Cuando, a finales del 2016, el diccionario Oxford eligió post-truth como palabra del año, su alternativa en español, posverdad,
se incorporó rápidamente a nuestra lengua para nombrar a un fenómeno
que muchos contemplábamos perplejos. La lengua suele ser muy precisa y
aquí el prefijo post- no encierra su sentido habitual de posterioridad, como sí ocurre en posguerra,
sino que da el sentido de superación del concepto designado, la
verdad, que pasa a considerarse irrelevante o carente de importancia. Es
lo mismo que sucede, por ejemplo, con la voz posindustrial,
que define el periodo en el que la gran industria continúa, pero ha
sido desplazada o ha perdido relevancia frente a otro sector, el de las
tecnologías. Y es aquí donde uno debe comenzar a preguntarse qué es lo que ha desplazado a la verdad.
Los expertos lo achacan a la fuerza que han tomado en nuestro mundo las
emociones frente a la objetividad de los hechos, pero ¿cómo hemos
llegado hasta aquí?
Conviene señalar que la posverdad es algo
distinto de la mentira. La mentira, como dice el filósofo americano
David Livingstone Smith, es una habilidad que crece en lo más profundo de uno mismo.
Es un factor evolutivo ventajoso, que siempre ha estado entre nosotros.

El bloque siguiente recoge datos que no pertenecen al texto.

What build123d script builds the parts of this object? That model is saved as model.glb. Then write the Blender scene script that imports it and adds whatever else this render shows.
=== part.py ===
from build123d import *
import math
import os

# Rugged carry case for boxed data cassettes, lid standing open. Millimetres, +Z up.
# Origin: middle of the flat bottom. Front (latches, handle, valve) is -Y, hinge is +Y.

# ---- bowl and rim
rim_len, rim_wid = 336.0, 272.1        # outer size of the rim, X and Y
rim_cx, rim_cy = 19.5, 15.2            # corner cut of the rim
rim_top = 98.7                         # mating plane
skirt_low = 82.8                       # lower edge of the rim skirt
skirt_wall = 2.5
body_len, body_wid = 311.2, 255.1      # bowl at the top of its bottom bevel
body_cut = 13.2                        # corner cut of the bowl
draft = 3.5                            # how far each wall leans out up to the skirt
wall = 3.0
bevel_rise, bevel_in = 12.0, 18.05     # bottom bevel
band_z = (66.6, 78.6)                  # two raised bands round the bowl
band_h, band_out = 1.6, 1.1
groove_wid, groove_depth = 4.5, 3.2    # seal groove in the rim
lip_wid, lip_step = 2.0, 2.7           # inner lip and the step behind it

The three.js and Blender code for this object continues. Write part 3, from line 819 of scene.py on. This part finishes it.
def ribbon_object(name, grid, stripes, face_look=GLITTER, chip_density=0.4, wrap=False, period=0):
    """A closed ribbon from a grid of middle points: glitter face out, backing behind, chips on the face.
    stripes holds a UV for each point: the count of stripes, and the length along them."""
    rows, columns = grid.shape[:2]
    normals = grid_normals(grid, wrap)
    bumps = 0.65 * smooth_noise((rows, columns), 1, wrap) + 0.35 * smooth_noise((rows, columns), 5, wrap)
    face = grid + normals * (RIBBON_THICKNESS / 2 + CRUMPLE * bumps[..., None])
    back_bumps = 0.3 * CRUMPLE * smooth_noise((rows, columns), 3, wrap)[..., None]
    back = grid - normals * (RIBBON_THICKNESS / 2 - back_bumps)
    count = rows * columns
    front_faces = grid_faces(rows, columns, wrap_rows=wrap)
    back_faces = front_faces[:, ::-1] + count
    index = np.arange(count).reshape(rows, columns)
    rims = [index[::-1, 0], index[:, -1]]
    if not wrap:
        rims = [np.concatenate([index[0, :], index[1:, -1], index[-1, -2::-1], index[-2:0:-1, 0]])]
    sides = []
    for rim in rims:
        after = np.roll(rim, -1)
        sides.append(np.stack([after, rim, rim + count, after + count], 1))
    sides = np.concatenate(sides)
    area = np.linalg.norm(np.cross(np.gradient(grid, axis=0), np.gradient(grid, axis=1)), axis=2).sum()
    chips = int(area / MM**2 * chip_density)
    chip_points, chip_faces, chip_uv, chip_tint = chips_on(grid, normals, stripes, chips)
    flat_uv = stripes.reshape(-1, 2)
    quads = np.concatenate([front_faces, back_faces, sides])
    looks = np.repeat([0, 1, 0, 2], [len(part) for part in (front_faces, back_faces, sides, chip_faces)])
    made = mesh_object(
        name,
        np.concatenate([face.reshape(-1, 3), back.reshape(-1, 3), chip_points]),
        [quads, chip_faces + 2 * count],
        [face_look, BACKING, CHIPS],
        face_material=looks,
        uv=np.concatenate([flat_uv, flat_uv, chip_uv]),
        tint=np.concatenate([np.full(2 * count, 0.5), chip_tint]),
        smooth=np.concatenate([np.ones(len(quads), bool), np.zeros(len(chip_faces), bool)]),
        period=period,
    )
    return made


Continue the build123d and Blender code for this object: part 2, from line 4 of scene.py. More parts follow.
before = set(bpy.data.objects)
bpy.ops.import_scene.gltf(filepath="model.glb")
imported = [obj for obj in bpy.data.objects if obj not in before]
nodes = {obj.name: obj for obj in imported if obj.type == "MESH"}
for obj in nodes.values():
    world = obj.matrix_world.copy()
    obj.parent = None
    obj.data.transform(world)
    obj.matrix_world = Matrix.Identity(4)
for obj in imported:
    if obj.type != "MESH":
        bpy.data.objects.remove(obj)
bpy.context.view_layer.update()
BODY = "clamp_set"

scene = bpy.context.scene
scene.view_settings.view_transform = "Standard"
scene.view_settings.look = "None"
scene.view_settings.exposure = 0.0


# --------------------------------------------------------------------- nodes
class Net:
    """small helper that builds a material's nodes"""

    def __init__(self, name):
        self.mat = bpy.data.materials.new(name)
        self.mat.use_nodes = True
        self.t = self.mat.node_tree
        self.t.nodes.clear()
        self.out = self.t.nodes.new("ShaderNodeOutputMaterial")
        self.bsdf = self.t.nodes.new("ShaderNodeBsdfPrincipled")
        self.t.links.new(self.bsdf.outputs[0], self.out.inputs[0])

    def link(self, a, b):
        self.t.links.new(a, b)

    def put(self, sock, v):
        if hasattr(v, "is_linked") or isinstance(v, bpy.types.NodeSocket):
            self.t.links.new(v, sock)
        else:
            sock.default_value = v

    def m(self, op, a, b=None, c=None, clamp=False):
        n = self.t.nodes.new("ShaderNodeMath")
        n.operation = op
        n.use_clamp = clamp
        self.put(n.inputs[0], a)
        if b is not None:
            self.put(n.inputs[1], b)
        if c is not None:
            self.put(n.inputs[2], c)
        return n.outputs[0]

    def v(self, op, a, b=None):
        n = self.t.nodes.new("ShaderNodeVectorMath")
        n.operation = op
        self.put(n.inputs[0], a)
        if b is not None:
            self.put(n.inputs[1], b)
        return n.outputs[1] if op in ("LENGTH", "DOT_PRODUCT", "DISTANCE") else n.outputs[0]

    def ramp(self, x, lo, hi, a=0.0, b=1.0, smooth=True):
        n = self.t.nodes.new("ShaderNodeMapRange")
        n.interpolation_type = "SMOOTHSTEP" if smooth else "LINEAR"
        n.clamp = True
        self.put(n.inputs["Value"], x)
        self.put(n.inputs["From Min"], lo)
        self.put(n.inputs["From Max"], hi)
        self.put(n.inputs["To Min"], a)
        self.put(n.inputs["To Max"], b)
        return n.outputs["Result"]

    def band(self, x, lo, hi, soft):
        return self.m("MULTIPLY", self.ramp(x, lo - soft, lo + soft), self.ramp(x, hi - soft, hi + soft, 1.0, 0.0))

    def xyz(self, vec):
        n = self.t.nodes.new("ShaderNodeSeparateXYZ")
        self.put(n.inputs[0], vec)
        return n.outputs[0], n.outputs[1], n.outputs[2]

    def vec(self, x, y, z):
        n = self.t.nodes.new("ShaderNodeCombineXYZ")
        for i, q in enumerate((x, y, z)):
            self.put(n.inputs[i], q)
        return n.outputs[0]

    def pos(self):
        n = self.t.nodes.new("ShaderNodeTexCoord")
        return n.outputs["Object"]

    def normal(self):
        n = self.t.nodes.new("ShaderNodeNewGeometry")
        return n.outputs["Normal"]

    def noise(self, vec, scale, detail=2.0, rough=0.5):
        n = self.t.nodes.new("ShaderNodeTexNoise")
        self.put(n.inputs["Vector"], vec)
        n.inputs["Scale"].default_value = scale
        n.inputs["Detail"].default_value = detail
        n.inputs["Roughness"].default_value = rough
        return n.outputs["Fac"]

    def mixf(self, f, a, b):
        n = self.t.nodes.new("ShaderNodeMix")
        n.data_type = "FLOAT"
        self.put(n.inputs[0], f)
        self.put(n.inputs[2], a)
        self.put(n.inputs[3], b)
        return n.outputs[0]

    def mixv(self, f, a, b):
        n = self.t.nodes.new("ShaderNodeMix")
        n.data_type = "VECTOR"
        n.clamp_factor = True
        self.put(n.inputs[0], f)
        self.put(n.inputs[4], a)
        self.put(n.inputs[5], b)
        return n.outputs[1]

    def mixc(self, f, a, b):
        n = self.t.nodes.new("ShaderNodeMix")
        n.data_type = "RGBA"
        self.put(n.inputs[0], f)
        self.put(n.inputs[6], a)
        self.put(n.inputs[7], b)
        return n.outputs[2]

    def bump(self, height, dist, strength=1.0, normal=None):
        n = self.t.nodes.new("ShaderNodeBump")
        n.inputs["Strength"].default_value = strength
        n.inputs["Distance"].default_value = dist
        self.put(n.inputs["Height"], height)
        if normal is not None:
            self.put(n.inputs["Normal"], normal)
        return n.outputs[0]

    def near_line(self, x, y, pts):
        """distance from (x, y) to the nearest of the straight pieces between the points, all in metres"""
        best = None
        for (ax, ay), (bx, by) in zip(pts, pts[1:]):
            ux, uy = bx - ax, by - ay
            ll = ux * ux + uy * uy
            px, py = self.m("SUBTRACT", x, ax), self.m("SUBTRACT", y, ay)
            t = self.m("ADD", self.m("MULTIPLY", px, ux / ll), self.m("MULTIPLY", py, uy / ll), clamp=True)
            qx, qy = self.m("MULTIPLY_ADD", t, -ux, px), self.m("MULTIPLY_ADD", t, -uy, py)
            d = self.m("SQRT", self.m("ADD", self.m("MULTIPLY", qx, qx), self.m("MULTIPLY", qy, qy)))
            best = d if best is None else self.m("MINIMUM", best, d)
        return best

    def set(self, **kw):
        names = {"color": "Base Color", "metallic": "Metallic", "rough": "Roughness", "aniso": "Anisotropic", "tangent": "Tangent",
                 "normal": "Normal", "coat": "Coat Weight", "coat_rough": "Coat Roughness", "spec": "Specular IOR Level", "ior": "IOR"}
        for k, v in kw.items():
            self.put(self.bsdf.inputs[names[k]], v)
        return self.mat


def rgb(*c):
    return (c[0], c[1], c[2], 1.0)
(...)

La posverdad, sin embargo, no es tanto una presentación falseada de una
manera simplista de los hechos como un aprovechamiento descarnado de la
actitud acrítica que tiene el sujeto receptor del mensaje, al que no le
importa que le distorsionen la realidad porque ya hace tiempo que no
espera la verdad del emisor. El sujeto receptor es un descreído que se ha rendido ante la manipulación de la realidad.